Yale University was founded in 1701 in Branford, Connecticut; later that year it was chartered as the Collegiate School. In 1702 the school opened in Killingworth (Clinton), and the first Bachelor of Arts degree was granted in 1703. After being moved to Saybrook (now Old Saybrook), Connecticut, four years later, the school was relocated in New Haven in 1716. In 1718 it was renamed Yale College in honour of its benefactor, the English merchant Elihu Yale.

In the early 19th century, during the presidency of the American educator and clergyman Timothy Dwight, Yale established its first professional schools. Additional departments were founded under the American educator Timothy Dwight Woolsey, who served as president from 1846 to 1871; during this period Yale conferred, in 1861, the first doctorate to be given in the United States. The present name was officially adopted in 1887.

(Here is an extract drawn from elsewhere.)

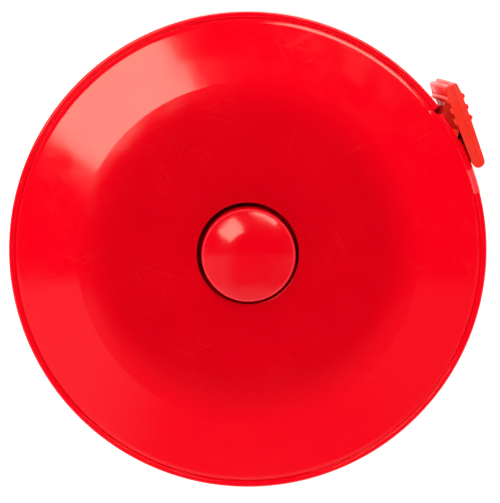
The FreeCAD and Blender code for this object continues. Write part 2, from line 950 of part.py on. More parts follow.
plate_half = tab_half(
    "tab_plate",
    [
        ("tab_foot", "tab_seam", "tab_foot_round", "left"),
        ("tab_plate_end", "tab_seam"),
        ("tab_plate_end", "tab_thickness", "tab_plate_round", "left"),
        ("tab_foot_round", "tab_thickness"),
    ],
    "tab_thickness",
)
lug = new_sketch(plate_half, "lug_outline", "XY_Plane")
outline(
    lug,
    [
        ("lug_root_low", "lug_root_level"),
        ("lug_root_high", "lug_root_level"),
        ("lug_tip_high_x", "lug_tip_high_y"),
        ("lug_tip_low_x", "lug_tip_low_y"),
    ],
)
pad(plate_half, lug, "lug", "lug_height", "lug_bottom")
slit = box(
    "lug_slit",
    ("coil_outer - slit_half", "slit_start", "slit_bottom"),
    ("slit_width", "slit_length", "slit_height"),
)
slit_plate = cut("tab_plate_slit", plate_half, slit)
keep(cut("tab_plate_drilled", slit_plate, rivet_holes("lug_holes")), "pull_tab")

cover_half = tab_half(
    "tab_cover",
    [
        ("tab_foot_round", "", "tab_foot_round", "left"),
        ("tab_cover_end", ""),
        ("tab_cover_end", "tab_seam", "tab_cover_round", "left"),
        ("tab_foot", "tab_seam"),
    ],
    "",
)
keep(cover_half, "tab_cover")

rivets = []
for i, level in enumerate(RIVET_LEVELS):
    shank_place = (RIVET_START, "rivet_place", level)
    low_head = (RIVET_START + " - rivet_head_thickness", "rivet_place", level)
    high_head = (RIVET_START + " + rivet_length", "rivet_place", level)
    shank = rod("rivet_shank_%d" % i, "rivet_radius", "rivet_length", shank_place)
    heads = [
        rod("rivet_head_%d_%d" % (i, k), "rivet_head_radius", "rivet_head_thickness", place)
        for k, place in enumerate([low_head, high_head])
    ]
    rivets.append(fuse("rivet_%d" % i, [shank] + heads))
keep(group("tab_rivet_pair", rivets), "tab_rivets")

# ---------------------------------------------------------------- check and write

doc.recompute()
for item in doc.Objects:
    if "Invalid" in item.State or "Error" in item.State:
        raise RuntimeError("%s did not compute: %s" % (item.Name, item.State))
for node in nodes:
    if node.Shape.isNull() or not node.Shape.isValid():
        raise RuntimeError(node.Label + " has no valid shape")
for node in nodes:
    node.Shape.exportStep("parts/%s.step" % node.Label)
    print("%-20s %d solids %9.3f mm3" % (node.Label, len(node.Shape.Solids), node.Shape.Volume))
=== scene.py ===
import json
import math

import bmesh
import bpy
from mathutils import Matrix, Vector


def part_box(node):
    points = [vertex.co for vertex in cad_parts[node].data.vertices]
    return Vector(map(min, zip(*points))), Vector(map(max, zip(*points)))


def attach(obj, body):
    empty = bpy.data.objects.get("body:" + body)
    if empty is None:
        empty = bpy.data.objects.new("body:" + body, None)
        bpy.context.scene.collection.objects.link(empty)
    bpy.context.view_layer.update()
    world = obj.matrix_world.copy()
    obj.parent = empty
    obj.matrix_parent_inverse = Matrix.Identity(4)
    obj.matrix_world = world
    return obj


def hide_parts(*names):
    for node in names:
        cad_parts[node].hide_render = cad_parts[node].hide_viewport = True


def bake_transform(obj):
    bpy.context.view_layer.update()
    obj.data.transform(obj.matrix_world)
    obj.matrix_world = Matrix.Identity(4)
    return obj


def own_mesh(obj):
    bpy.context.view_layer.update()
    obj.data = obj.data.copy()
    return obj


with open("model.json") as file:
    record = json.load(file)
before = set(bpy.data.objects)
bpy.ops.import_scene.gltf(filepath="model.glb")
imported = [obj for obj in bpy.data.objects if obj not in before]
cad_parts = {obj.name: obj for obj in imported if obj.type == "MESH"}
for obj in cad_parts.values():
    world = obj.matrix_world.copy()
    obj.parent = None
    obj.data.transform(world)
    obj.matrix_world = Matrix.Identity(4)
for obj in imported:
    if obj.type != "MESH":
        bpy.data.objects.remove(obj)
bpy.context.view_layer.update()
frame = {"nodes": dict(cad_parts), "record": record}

# A pocket tape measure lying on its back. Shapes are worked out in millimetres and turned into
# metres when a mesh is made. Azimuths are in degrees from +X towards +Y.
MM = 0.001


def span(node):
    """Lowest and highest corner of a CAD node, in millimetres."""
    low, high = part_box(node)
    return low / MM, high / MM


front_low, front_high = span("front_shell")
back_low, _ = span("back_shell")
button_low, button_high = span("push_button")
tab_low, tab_high = span("pull_tab")
leader_low, leader_high = span("tape_leader")
spring_low, spring_high = span("return_spring")

# case
CASE_R = -front_low.x
CASE_TOP = front_high.z
PARTING = front_low.z
WALL = 1.2
INNER_R = CASE_R - WALL
PLATEAU_R = 17.8
CREASE_Z = CASE_TOP - 0.5
BAND_DROP = 1.6
RIM_Z = CREASE_Z - BAND_DROP
GROOVE_R = CASE_R - 0.65
GROOVE_HALF = 0.16
GROOVE_DEPTH = 0.3
HOLE_R = 5.3
SEAM = 0.15
ROLL_INSET = 1.1
ROLL_ROUND = 2.0
CREASE_ROUND = 0.1
BAND_ROUND = 9.0
MID_BULGE, ROLL_BULGE = 0.94, 0.97  # share of the straight slope that the band has fallen
CROWN_R, CROWN_DROP, CROWN_ROUND = 16.0, 0.26, 20.0
HOLE_ROUND = 0.12
COLLAR_R = 6.2
COLLAR_DROP = 0.8
SHOULDER_R = PLATEAU_R - 0.3
INNER_TOP = RIM_Z - 1.1
SOCKET_BOSS_R = 4.2
SOCKET_BOSS_RISE = 1.0
SOCKET_R = 2.0
SOCKET_FLOOR = 0.6
LIP_GAP = 0.05
LIP_THICK = 0.5
LIP_RISE = 0.8
LIP_ROOT, LIP_FILLET = 0.7, 1.3
SCREW_CIRCLE = 21.4
SCREW_AZIMUTH = 80.0
SCREW_BOSS_R, SCREW_HEAD_R = 2.2, 1.6
SCREW_BOSS_LOW, SCREW_HEAD_HIGH = 1.5, 2.0
BOSS_GAP = 0.02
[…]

Yale University is governed by a 19-member corporation consisting of the president, a self-perpetuating board of ten trustees, six alumni fellows elected by the university's graduates, and the governor and lieutenant-governor of the state of Connecticut, who serve on an ex officio basis.

Famous Yale graduates include the colonial patriot Nathan Hale, the lexicographer; Noah Webster; the inventors Eli Whitney and Samuel Finley Breese Morse, and US presidents William Howard Taft and George H. Bush. President William Clinton and Hillary Rodham Clinton, and President Gerald R. Ford are among noted Yale Law School graduates.